# New member from Quebec City



## morlock (May 8, 2017)

Hi,

I stumbled upon MT while looking for informations about Nick Cerio's Kempo (specifically, this post: The Forms of Nick Cerio's Kenpo), the style I practice in the Studios Unis d'Auto-défence (United Self-Defence Studios, free translation) franchise in Quebec City.

I'm currently 3kyu (first level of the brown belt) and getting seriouser (seriously!) about the path to the black belt and beyond.
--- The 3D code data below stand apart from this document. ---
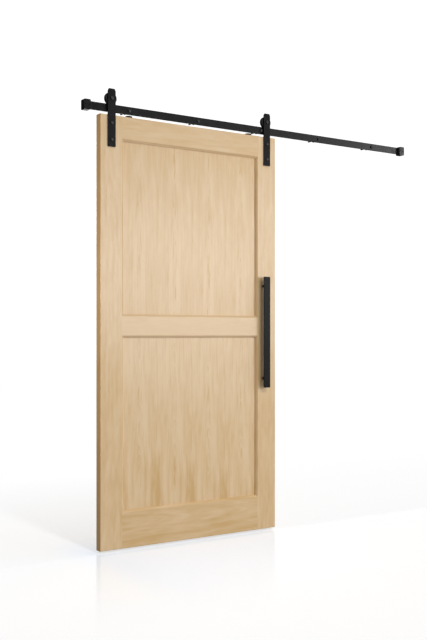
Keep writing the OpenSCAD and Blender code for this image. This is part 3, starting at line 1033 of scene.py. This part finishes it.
class BARNDOOR_OT_straps(bpy.types.Operator):
    """Make the two flat hanger straps, with clipped tops and holes for bolts and axle."""

    bl_idname = "barn_door.straps"
    bl_label = "Hanger straps"

    def execute(self, context):
        clip_w, clip_h = STRAP_CLIP
        for node in ("left_strap", "right_strap"):
            low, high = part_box(node)
            middle = (low.x + high.x) / 2
            obj = outlined(f"{node}_plate", [Vector((x, low.y, z)) for x, z in (
                (low.x, low.z), (high.x, low.z), (high.x, high.z - clip_h),
                (high.x - clip_w, high.z), (low.x + clip_w, high.z), (low.x, high.z - clip_h),
            )])
            with edit_mode(obj, "VERT", "SELECT"):
                bpy.ops.mesh.edge_face_add()
                bpy.ops.mesh.extrude_region_move(
                    TRANSFORM_OT_translate={"value": (0, high.y - low.y, 0)}
                )
                bpy.ops.mesh.select_all(action="SELECT")
                bpy.ops.mesh.normals_make_consistent(inside=False)
            for corner, width in (
                (high.z, STRAP_TOP), (high.z - clip_h, STRAP_SHOULDERS), (low.z, STRAP_FOOT),
            ):
                with edit_mode(obj, "EDGE"):
                    pick_edges(
                        obj, lambda a, b: abs(a.y - b.y) > MM and abs(a.z - corner) < 0.1 * MM
                    )
                    bpy.ops.mesh.bevel(offset=width, segments=6, affect="EDGES")
            for bolts, radius in (("strap_bolts", STRAP_BOLT), ("axle_bolts", AXLE)):
                near = [f for f in fronts_of(bolts) if abs(f.x - middle) < (high.x - low.x) / 2]
                holes = [Vector((f.x, low.y, f.z)) for f in near]
                bored(obj, holes, radius, high.y - low.y)
            coated(obj, node)
        return {"FINISHED"}


def bolt(name, node, across, head, radius, threads, pitch):
    """A node's first bolt: a hexagon head, and a shank that ends in a thread and a chamfer."""
    front, length = fronts_of(node)[0], depth_of(node)
    top = hexagon(name, front, across, head)
    root = radius - 0.6 * pitch
    plain = length - threads
    shank = turned("Shank", front, [
        (0, head - MM), (radius, head - MM), (radius, plain - pitch), (root, plain),
        (root, length - 0.4 * MM), (root - 0.4 * MM, length), (0, length),
    ], steps=48)
    ridge = thread_ridge(
        "Thread", front, plain - pitch, length - 0.2 * MM, radius - CREST_PLAY, root, pitch
    )
    return smoothed(joined(name, [top, shank, ridge]))


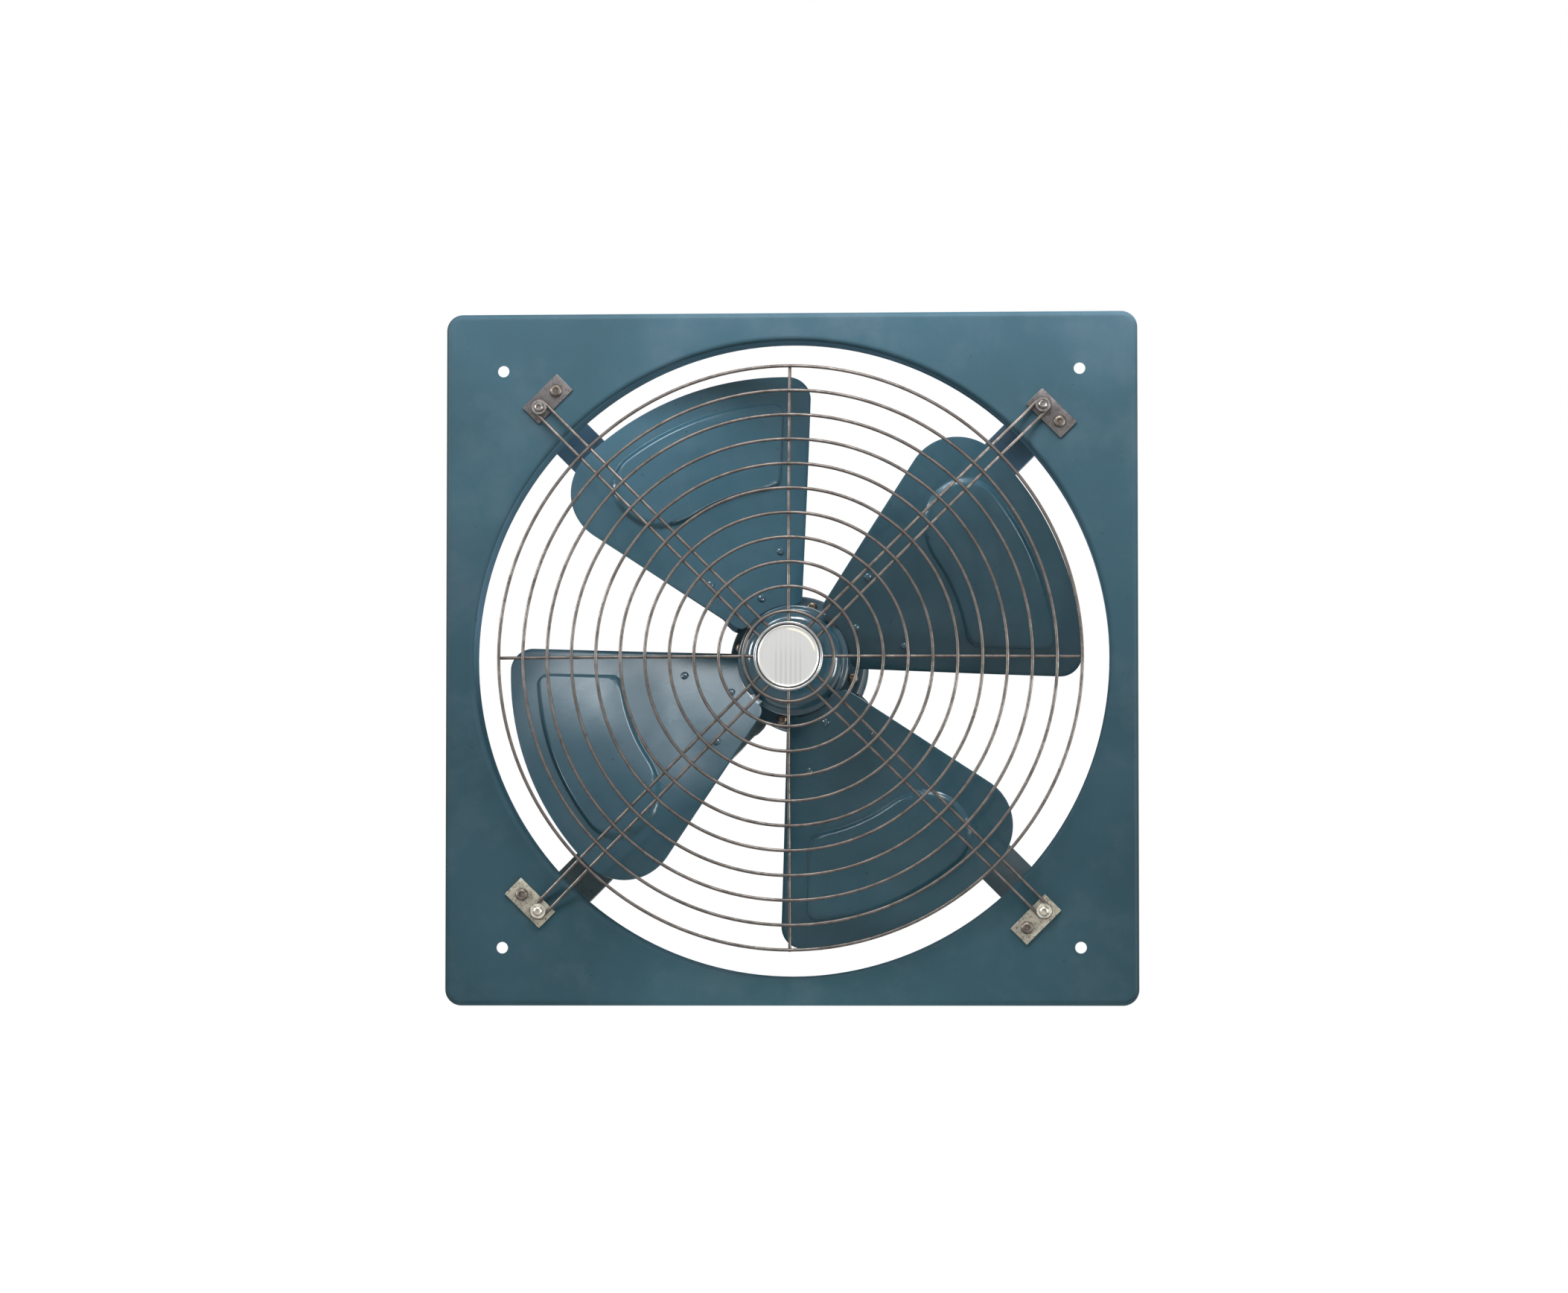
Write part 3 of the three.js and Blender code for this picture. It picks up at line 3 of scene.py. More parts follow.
import bmesh
import bpy
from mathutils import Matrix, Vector


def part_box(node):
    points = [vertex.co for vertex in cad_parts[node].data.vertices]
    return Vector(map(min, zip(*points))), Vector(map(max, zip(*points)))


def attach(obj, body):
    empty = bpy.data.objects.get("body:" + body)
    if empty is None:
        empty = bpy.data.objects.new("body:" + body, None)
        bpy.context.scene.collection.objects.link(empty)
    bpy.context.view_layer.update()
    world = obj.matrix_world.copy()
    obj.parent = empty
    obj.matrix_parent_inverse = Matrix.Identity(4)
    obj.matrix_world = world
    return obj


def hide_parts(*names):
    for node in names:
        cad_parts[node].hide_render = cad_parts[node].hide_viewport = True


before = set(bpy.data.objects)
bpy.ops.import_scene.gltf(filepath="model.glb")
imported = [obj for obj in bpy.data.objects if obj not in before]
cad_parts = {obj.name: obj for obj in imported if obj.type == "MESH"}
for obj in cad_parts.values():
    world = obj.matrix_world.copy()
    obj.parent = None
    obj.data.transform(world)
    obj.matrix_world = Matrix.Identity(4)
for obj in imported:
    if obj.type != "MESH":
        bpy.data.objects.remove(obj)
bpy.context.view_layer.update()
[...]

I'm interested in ryukyu kobudo and the Okinawan origins of karate, as well as the multi facets of karate. My vision is that karate is a mental, physical and moral self-improvement system. I like to see it taught with respect for the practitioner's own motivations, goals, physical and mental abilities. I aspire to become an instructor on the other side of the kyu/dan transition.


----------



## wingchun100 (May 10, 2017)

Welcome to the neighborhood.


----------



## CB Jones (May 10, 2017)

Welcome to the board.


----------



## morlock (May 10, 2017)

Thank you guys.


----------



## Bill Mattocks (May 10, 2017)

Welcome to MT!


----------



## Tames D (May 10, 2017)

Welcome.


----------



## Buka (May 10, 2017)

Welcome aboard, bro.


----------



## Brian R. VanCise (May 10, 2017)

Welcome to MartialTalk!


----------



## DanT (May 10, 2017)

Welcome


----------



## Jenna (May 11, 2017)

morlock said:


> Hi,
> 
> I stumbled upon MT while looking for informations about Nick Cerio's Kempo (specifically, this post: The Forms of Nick Cerio's Kenpo), the style I practice in the Studios Unis d'Auto-défence (United Self-Defence Studios, free translation) franchise in Quebec City.
> 
> ...


Hello welcome along, it is nice to have you here and good to hear some of your thoughts  What kind of instructor will you be do you think? Wishes to you x


----------



## morlock (May 11, 2017)

What kind of instructor will I be? That is an incredible question really. Time for some introspection and goal setting!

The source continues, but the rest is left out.